Opinión | El Embarcadero

La masificación turística

Viajar se ha constituido en un ritual para millones de personas 

A casi todo el mundo le gusta viajar, se ha constituido en un ritual para millones de personas de todo el planeta. Para explicar el porqué se emprende un viaje hemos de recurrir a un puñado de motivos más o menos recurrentes: por conocer otros sitios, descansar, huir de la rutina, liberarse… Algo más que lícito, hacer turismo, y todo lo que ello conlleva, se ha erigido en un sector fundamental para la economía española. Nadie cuestiona que es nuestro petróleo, que genera riqueza y puestos de trabajo. Una película de finales de los sesenta, de Paco Martínez Soria, nacida al calor del desarrollismo y el auge del turismo de sol y playa, ya nos lo recordaba: ‘El turismo es un gran invento’. 

¿Qué localidad no quería apuntarse entonces a ese carro ganador que suponía convertirse en un centro turístico, y lograr así mayor dinamismo económico? Sin embargo, nuestra gallina de los huevos de oro está siendo tan explotada que puede acabar destruida por la avaricia y la codicia, especialmente en determinadas zonas. Una de ellas es Canarias, donde el pasado mes de abril se produjo una histórica manifestación contra un modelo turístico que ha sobrecargado el archipiélago. Los datos avalan un crecimiento desmesurado, por ejemplo, del número de establecimientos hoteleros. Así, de aquí a finales de 2025 está previsto que se construya un hotel cada cuatro días en España, es decir, unos 260 en tan solo año y medio; sobre todo, en los enclaves más turísticos, como Valencia, Alicante, Málaga, Madrid o las islas Canarias. 

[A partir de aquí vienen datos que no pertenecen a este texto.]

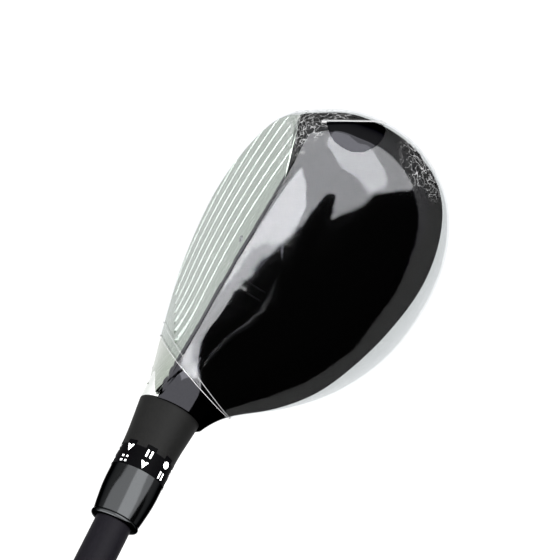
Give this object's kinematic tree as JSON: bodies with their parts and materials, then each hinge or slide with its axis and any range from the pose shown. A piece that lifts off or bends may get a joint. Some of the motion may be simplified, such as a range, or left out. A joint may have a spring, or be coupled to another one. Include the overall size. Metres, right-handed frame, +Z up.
{
  "type": "hybrid golf club",
  "caption": "Adjustable hybrid golf club: hollow wood-shaped head with a grooved face, indexed hosel sleeve, tapered shaft and rubber grip, its head still in clear shrink film.",
  "frame": {"origin": "centre of the wrench port's mouth in the sole, on the hosel axis", "axes": "+Z up with the club at address, +X from heel to toe, +Y toward the target; the shaft leans back over -X"},
  "size_m": [0.6269, 0.0605, 0.8688],
  "materials": {
    "body_steel": "satin bead-blasted steel",
    "face_steel": "fine-milled steel",
    "crown_paint": "deep gloss black lacquer",
    "hosel_matte": "matte black coating",
    "tungsten": "sintered, unpolished",
    "screw_steel": "plated, fine turned",
    "clear_film": "clear crinkled polyolefin shrink film",
    "nylon": "natural nylon",
    "weight_steel": "black anodised",
    "seal_rubber": "smooth rubber",
    "ring_black": "black anodised, satin",
    "ferrule_gloss": "polished black",
    "shaft_paint": "satin dark lacquer over graphite composite",
    "brass_plug": "turned brass",
    "tape": "double-sided paper tape",
    "grip_rubber": "moulded pattern, matte",
    "cap_rubber": "moulded, satin"
  },
  "bodies": {
    "shaft_unit": {"adapter_sleeve": "ring_black", "ferrule": "ferrule_gloss", "shaft": "shaft_paint", "tip_weight": "brass_plug", "grip_tape": "tape", "grip": "grip_rubber", "grip_end_cap": "cap_rubber"},
    "index_ring": {"setting_ring": "ring_black"},
    "head": {"head_body": "body_steel", "face_plate": "face_steel", "crown_plate": "crown_paint", "hosel_tube": "hosel_matte", "toe_weight": "tungsten", "heel_weight": "tungsten", "weight_socket": "body_steel", "screw_washer": "screw_steel", "shrink_film": "clear_film"},
    "screw": {"hosel_screw": "screw_steel", "screw_retainer": "nylon"},
    "weight_seal": {"weight_o_ring": "seal_rubber"},
    "weight": {"sole_weight": "weight_steel"}
  },
  "joints": [
    {"name": "setting_turn", "type": "hinge", "parent": "shaft_unit", "child": "index_ring", "pos_m": [0, 0, 0], "axis": [-0.5446, 0, 0.8387], "continuous": true},
    {"name": "head_release", "type": "slide", "parent": "index_ring", "child": "head", "axis": [0.5446, 0, -0.8387], "range_m": [0, 0.0064]},
    {"name": "screw_turn", "type": "hinge", "parent": "head", "child": "screw", "pos_m": [0, 0, 0], "axis": [0.5446, 0, -0.8387], "range_deg": [0, 2880]},
    {"name": "weight_out", "type": "slide", "parent": "head", "child": "weight_seal", "axis": [0, -0.1908, -0.9816], "range_m": [0, 0.005]},
    {"name": "weight_turn", "type": "hinge", "parent": "weight_seal", "child": "weight", "pos_m": [0.03, -0.026, -0.0013], "axis": [0, -0.1908, -0.9816], "range_deg": [0, 1800]}
  ],
  "couplings": [
    {"joint": "screw_turn", "follows": "head_release", "rad_per_m": 7854},
    {"joint": "weight_out", "follows": "weight_turn", "m_per_rad": 0.00015915}
  ]
}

Y eso choca con las protestas de los vecinos, que denuncian que esa masificación de turistas está acabando con su vida de barrio. Visitar el centro de ciudades como Madrid, Barcelona o Sevilla nos devuelve la imagen de áreas saturadas de gente, muestra clara de una turistificación por la cual muchos vecinos huyen de allí por culpa del desorbitado aumento del coste de la vivienda y la proliferación, sin control, de hoteles y apartamentos turísticos. En el corazón de estas tres capitales, el trasiego de maletas es constante y estos espacios se han transformado para acogerlos: las terrazas campan a sus anchas, también en calles estrechas, hasta el punto de que uno no puede a veces ni pasar. Además, tomar algo en el bar de siempre sin reserva es impensable. En la ciudad condal han llegado a borrar de Google Maps una de sus líneas de autobuses, como itinerario recomendado, tras las quejas de los vecinos del Park Güell, que veían cómo los turistas colapsaban el bus del barrio. De un día para otro, la marabunta de visitantes se evaporó. 

Todas estas situaciones nos hablan de una necesidad: la apuesta decidida por una diversificación turística, respecto a su oferta y distribución geográfica. Desplazarnos a otro territorio para disfrutar de su patrimonio, su cultura, su gastronomía o su riqueza natural es legítimo; pero nos ha de llevar siempre a una reflexión personal: más allá de lo que suponen mis gastos para la economía del lugar, ¿cuál es el impacto social que tiene en el entorno y en cuanto a las molestias entre la población residente? Turismo, sí, pero con límites, no a cualquier precio.